• Exercise brief:
Locate each line in the records containing "lifts". Copy it.

• Records provided:
+++++
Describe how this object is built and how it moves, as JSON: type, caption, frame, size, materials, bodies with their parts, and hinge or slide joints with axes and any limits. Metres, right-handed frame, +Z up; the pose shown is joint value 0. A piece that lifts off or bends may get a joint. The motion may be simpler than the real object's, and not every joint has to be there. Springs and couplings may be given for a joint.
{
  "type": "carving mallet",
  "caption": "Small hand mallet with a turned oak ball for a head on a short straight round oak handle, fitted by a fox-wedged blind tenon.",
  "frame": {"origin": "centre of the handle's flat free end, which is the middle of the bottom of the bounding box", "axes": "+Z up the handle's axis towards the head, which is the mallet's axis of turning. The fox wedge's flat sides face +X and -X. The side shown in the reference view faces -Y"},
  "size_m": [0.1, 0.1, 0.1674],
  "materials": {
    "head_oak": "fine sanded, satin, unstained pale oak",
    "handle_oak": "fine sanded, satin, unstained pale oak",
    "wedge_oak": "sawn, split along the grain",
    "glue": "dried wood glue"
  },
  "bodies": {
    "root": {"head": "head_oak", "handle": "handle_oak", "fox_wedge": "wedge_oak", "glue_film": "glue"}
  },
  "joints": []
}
+++++
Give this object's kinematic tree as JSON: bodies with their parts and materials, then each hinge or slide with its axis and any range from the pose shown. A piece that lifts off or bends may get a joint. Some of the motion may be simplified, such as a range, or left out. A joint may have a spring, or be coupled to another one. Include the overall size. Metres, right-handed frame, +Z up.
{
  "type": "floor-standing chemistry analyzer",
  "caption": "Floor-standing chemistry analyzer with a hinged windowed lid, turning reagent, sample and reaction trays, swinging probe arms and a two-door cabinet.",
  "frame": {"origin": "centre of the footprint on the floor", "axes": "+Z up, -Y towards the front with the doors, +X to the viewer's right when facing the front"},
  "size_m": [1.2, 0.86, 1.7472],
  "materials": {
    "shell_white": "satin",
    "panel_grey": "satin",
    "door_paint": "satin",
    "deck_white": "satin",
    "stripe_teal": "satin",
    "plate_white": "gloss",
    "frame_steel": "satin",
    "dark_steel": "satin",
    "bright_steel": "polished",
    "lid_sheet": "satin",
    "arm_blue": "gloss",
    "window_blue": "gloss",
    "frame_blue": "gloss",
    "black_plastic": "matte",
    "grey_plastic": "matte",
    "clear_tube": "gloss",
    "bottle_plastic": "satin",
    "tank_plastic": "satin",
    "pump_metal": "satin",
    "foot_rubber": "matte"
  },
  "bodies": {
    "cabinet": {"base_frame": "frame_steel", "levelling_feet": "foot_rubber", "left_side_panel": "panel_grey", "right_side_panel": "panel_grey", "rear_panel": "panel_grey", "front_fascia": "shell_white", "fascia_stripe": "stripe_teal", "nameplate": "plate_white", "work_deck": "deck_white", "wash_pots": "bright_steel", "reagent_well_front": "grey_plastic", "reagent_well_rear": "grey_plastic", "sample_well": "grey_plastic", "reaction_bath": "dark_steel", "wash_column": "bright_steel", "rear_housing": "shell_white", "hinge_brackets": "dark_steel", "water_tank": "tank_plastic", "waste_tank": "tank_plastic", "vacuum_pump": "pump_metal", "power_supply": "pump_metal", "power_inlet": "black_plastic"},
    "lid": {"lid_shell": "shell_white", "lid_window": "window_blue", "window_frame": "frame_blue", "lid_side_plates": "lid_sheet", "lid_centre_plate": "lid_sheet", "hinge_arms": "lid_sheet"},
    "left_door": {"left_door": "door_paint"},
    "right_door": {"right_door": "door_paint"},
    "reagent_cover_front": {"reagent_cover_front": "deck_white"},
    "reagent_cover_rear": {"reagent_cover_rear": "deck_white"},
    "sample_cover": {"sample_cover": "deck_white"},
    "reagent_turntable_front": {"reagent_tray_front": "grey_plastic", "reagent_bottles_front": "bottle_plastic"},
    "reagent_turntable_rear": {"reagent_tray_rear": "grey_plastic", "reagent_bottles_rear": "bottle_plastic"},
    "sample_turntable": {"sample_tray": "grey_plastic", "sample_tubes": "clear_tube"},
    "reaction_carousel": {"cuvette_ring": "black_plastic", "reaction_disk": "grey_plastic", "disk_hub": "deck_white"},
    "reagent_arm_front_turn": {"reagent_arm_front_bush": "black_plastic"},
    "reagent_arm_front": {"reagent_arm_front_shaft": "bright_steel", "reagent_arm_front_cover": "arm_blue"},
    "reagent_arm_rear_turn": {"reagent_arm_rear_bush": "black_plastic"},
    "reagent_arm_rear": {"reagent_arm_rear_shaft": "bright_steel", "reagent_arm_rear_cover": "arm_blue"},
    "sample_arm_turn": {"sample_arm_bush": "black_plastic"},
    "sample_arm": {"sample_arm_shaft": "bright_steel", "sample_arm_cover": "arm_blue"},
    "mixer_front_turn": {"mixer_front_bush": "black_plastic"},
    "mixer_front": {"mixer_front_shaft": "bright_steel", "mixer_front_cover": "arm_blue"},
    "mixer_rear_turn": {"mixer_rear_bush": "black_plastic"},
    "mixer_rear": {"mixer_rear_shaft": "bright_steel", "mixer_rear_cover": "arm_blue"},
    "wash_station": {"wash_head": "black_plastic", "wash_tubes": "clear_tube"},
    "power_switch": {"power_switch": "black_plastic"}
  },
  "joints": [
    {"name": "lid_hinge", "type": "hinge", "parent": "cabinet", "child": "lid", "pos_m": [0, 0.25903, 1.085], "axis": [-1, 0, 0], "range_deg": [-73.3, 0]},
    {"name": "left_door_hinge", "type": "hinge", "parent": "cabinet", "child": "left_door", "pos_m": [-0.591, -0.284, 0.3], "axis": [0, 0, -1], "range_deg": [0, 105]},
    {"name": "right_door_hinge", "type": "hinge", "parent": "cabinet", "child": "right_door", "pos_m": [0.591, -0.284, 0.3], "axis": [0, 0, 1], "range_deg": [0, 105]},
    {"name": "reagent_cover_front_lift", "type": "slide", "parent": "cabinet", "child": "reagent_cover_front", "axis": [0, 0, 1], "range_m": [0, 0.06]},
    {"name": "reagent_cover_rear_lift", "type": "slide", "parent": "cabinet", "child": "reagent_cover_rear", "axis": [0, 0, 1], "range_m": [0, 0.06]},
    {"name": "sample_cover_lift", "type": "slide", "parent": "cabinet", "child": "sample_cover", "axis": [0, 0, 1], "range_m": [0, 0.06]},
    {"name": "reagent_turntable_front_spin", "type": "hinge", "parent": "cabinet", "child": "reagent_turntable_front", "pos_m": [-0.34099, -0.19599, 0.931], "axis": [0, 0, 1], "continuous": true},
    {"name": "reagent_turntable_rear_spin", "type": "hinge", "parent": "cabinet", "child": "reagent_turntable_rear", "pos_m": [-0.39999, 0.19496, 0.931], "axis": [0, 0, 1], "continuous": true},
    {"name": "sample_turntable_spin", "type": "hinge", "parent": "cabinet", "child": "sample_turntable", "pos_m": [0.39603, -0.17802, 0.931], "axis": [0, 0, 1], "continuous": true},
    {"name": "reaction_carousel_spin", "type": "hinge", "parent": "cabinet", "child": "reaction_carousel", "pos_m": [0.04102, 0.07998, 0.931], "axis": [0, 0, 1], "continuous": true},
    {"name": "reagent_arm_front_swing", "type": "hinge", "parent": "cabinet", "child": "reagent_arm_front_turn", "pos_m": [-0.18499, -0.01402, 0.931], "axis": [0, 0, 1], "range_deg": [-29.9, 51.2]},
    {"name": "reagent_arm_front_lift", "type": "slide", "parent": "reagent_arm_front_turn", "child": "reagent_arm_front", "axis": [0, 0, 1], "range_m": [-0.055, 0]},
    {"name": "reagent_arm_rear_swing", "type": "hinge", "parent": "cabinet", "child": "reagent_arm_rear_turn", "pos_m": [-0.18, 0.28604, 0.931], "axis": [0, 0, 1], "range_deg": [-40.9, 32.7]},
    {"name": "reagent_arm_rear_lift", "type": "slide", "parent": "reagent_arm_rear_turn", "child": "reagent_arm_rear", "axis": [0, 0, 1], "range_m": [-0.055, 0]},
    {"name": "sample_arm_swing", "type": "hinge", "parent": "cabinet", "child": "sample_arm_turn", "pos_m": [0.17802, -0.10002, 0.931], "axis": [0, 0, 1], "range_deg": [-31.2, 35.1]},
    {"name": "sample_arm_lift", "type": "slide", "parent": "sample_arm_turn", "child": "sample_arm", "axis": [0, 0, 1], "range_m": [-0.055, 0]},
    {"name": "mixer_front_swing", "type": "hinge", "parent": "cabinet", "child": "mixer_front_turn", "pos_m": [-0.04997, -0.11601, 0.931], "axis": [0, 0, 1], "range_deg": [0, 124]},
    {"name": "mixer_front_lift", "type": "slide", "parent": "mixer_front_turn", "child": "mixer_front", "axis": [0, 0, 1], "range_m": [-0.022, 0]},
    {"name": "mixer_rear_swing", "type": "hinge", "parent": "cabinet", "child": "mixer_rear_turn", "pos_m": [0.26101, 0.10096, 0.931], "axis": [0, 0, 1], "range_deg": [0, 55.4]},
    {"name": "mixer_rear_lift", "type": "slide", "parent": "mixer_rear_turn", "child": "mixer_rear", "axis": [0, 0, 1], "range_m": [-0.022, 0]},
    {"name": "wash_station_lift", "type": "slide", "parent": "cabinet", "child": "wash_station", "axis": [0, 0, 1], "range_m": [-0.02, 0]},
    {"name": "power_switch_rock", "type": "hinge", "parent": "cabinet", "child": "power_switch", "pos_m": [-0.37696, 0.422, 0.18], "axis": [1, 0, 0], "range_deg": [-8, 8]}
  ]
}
+++++
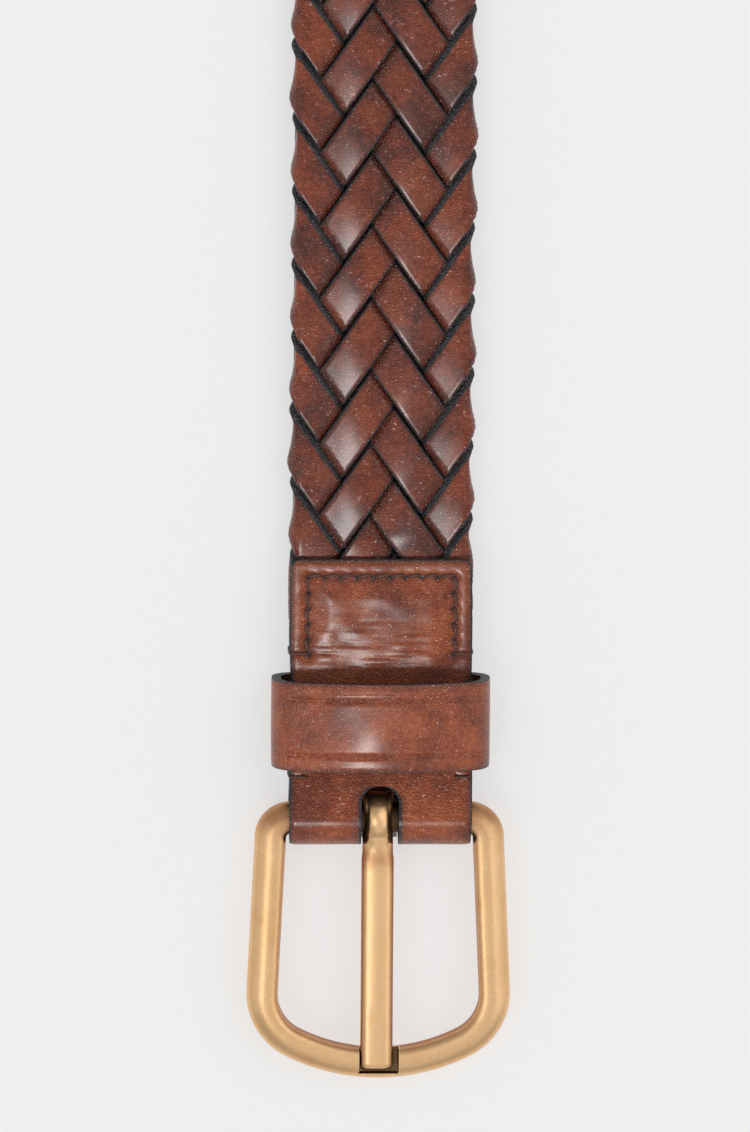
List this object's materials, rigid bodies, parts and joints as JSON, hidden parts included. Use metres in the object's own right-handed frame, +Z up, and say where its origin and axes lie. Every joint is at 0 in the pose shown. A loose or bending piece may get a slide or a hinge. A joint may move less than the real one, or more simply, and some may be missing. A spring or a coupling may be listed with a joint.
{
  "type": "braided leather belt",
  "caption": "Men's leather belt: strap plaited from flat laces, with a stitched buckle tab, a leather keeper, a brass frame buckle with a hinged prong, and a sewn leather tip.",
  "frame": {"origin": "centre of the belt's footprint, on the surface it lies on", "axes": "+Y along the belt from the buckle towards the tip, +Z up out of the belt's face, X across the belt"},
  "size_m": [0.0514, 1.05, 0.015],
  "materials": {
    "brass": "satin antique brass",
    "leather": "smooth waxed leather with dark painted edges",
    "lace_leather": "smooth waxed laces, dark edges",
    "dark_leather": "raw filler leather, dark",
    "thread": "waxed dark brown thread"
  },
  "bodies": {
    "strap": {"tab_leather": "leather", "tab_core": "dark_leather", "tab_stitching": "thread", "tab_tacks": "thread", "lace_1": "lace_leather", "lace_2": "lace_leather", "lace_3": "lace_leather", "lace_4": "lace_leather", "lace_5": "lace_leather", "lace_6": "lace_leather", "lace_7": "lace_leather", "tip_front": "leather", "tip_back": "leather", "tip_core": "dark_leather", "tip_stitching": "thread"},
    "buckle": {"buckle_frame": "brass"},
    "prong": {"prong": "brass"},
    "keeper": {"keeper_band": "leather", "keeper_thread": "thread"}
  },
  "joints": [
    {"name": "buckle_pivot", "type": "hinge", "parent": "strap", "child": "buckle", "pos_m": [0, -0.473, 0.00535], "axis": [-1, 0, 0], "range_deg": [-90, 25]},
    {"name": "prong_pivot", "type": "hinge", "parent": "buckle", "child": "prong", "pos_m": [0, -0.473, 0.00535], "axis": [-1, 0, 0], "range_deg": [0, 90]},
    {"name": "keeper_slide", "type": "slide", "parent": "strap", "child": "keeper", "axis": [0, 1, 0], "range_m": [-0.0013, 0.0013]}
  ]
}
+++++
• Answer:
Describe how this object is built and how it moves, as JSON: type, caption, frame, size, materials, bodies with their parts, and hinge or slide joints with axes and any limits. Metres, right-handed frame, +Z up; the pose shown is joint value 0. A piece that lifts off or bends may get a joint. The motion may be simpler than the real object's, and not every joint has to be there. Springs and couplings may be given for a joint.
Give this object's kinematic tree as JSON: bodies with their parts and materials, then each hinge or slide with its axis and any range from the pose shown. A piece that lifts off or bends may get a joint. Some of the motion may be simplified, such as a range, or left out. A joint may have a spring, or be coupled to another one. Include the overall size. Metres, right-handed frame, +Z up.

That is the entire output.